Begin at the first line and end at the line containing "floor_fillet = 2.4". Extract exactly those lines.
Begin
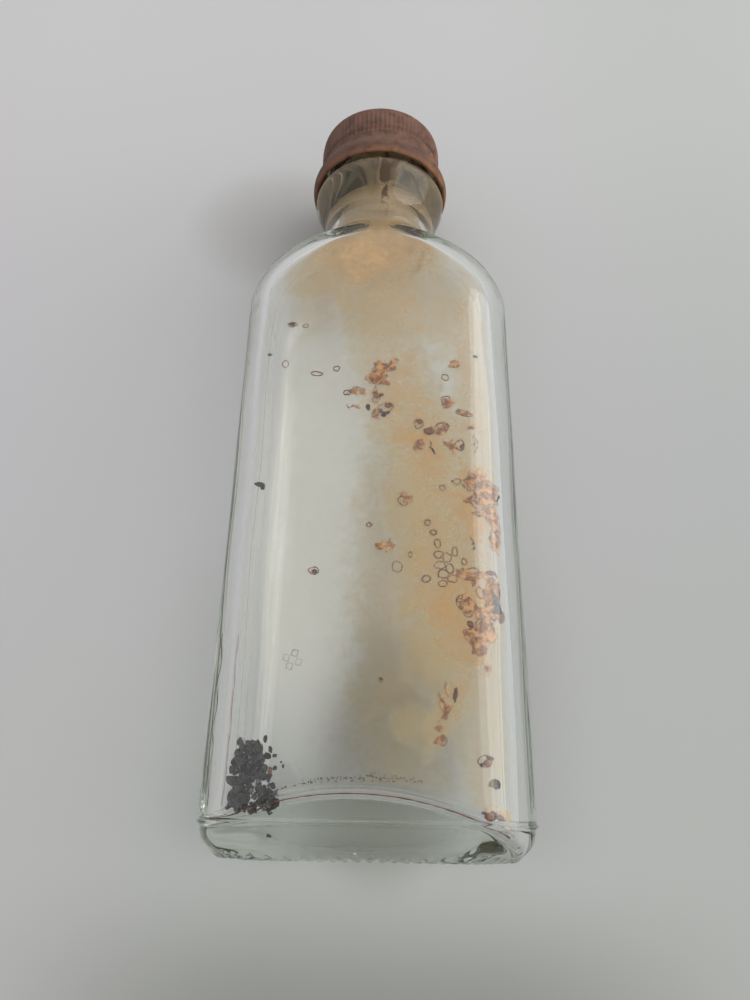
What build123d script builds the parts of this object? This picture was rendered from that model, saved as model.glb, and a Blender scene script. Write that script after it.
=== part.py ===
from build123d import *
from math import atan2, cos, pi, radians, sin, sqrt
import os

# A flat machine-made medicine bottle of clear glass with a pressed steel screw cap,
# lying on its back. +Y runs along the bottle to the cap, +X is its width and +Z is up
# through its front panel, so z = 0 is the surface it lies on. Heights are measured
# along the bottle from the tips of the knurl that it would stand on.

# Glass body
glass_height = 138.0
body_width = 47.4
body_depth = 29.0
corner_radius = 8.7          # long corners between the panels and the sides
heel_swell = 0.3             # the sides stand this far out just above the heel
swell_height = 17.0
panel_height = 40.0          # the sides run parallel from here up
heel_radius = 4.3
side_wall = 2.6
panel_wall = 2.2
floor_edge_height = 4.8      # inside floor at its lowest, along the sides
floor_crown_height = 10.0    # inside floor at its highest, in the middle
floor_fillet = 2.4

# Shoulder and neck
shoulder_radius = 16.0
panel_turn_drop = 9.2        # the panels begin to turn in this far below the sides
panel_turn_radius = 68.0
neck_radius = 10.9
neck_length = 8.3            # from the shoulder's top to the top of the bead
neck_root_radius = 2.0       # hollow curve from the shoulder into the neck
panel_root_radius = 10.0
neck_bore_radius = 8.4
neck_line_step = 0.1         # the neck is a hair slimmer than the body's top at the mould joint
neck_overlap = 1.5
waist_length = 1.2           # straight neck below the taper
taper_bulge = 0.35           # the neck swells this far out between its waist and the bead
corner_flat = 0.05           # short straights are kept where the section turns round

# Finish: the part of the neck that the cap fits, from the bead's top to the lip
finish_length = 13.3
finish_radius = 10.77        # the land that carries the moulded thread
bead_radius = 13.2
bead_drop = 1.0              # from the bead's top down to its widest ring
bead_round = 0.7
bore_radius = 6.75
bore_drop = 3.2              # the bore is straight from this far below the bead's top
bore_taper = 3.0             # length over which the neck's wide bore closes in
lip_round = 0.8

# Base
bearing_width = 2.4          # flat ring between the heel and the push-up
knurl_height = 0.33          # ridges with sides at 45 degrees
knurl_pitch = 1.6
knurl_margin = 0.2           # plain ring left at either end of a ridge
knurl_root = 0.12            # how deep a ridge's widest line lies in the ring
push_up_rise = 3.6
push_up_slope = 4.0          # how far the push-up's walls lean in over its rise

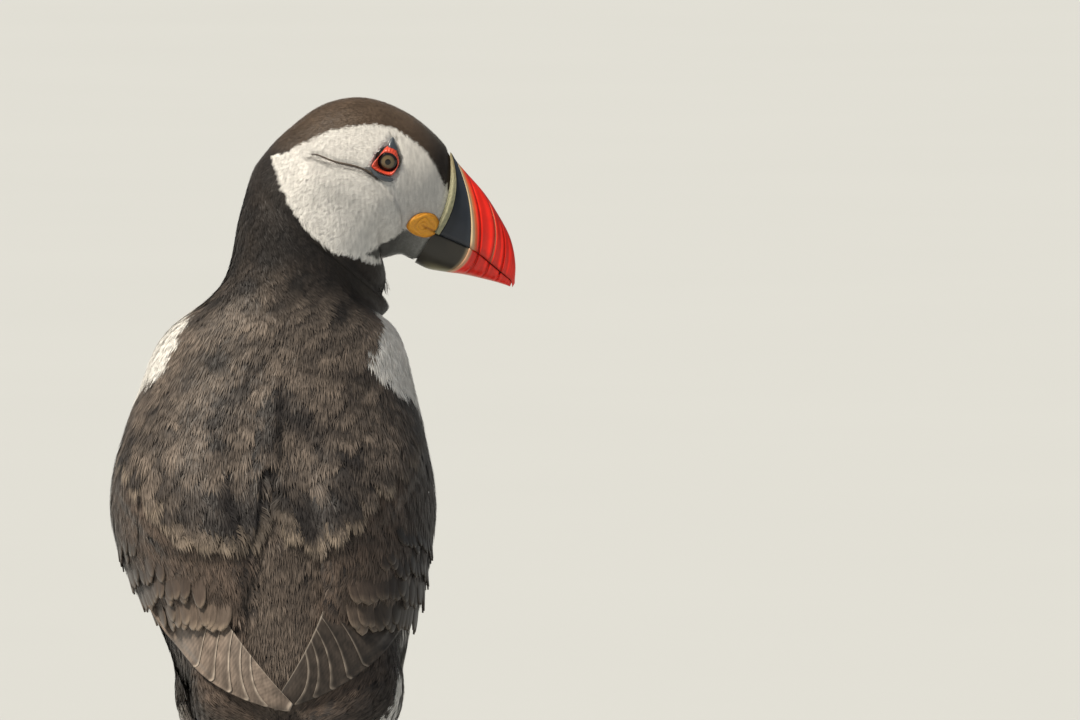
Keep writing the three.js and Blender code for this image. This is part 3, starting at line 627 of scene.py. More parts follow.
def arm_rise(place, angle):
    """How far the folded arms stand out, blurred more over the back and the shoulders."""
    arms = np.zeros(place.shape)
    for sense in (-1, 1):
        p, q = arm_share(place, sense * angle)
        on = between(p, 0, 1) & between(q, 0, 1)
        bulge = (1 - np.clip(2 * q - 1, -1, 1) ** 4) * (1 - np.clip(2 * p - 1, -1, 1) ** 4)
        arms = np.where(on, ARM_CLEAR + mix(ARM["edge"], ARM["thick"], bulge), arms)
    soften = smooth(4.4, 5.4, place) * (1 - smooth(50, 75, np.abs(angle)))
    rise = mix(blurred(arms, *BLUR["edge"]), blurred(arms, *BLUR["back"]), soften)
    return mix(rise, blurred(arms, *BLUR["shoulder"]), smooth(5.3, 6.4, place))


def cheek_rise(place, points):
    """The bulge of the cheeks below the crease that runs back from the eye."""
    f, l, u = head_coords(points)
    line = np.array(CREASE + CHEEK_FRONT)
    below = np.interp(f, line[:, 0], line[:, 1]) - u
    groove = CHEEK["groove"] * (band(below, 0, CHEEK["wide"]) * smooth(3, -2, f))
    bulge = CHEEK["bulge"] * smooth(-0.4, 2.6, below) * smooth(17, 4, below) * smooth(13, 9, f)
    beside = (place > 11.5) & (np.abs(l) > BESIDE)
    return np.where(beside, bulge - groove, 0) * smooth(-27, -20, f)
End
▶ REPLY
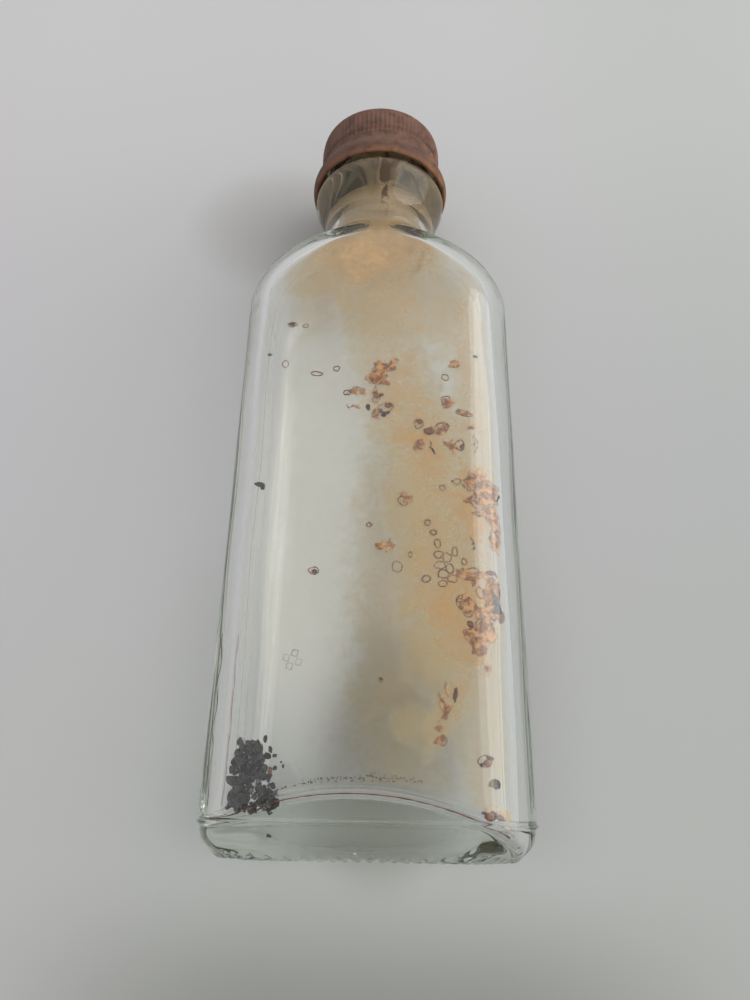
What build123d script builds the parts of this object? This picture was rendered from that model, saved as model.glb, and a Blender scene script. Write that script after it.
=== part.py ===
from build123d import *
from math import atan2, cos, pi, radians, sin, sqrt
import os

# A flat machine-made medicine bottle of clear glass with a pressed steel screw cap,
# lying on its back. +Y runs along the bottle to the cap, +X is its width and +Z is up
# through its front panel, so z = 0 is the surface it lies on. Heights are measured
# along the bottle from the tips of the knurl that it would stand on.

# Glass body
glass_height = 138.0
body_width = 47.4
body_depth = 29.0
corner_radius = 8.7          # long corners between the panels and the sides
heel_swell = 0.3             # the sides stand this far out just above the heel
swell_height = 17.0
panel_height = 40.0          # the sides run parallel from here up
heel_radius = 4.3
side_wall = 2.6
panel_wall = 2.2
floor_edge_height = 4.8      # inside floor at its lowest, along the sides
floor_crown_height = 10.0    # inside floor at its highest, in the middle
floor_fillet = 2.4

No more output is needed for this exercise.